--- start Recorded information ---

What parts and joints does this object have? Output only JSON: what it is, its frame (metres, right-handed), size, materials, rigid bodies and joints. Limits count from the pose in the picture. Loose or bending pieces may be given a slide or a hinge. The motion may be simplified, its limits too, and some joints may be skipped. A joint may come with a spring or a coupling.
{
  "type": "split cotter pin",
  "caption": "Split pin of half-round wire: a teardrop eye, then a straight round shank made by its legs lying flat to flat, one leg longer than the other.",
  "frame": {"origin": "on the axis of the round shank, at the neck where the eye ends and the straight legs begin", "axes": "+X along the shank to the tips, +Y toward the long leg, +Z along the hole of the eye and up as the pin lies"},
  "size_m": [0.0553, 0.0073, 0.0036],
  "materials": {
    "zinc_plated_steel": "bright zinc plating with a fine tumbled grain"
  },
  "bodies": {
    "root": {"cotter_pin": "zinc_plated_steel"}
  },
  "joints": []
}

--- end Recorded information ---

Task directions: Report the number of lines above that contain the word "joints", and only that number.

Exercise response: 2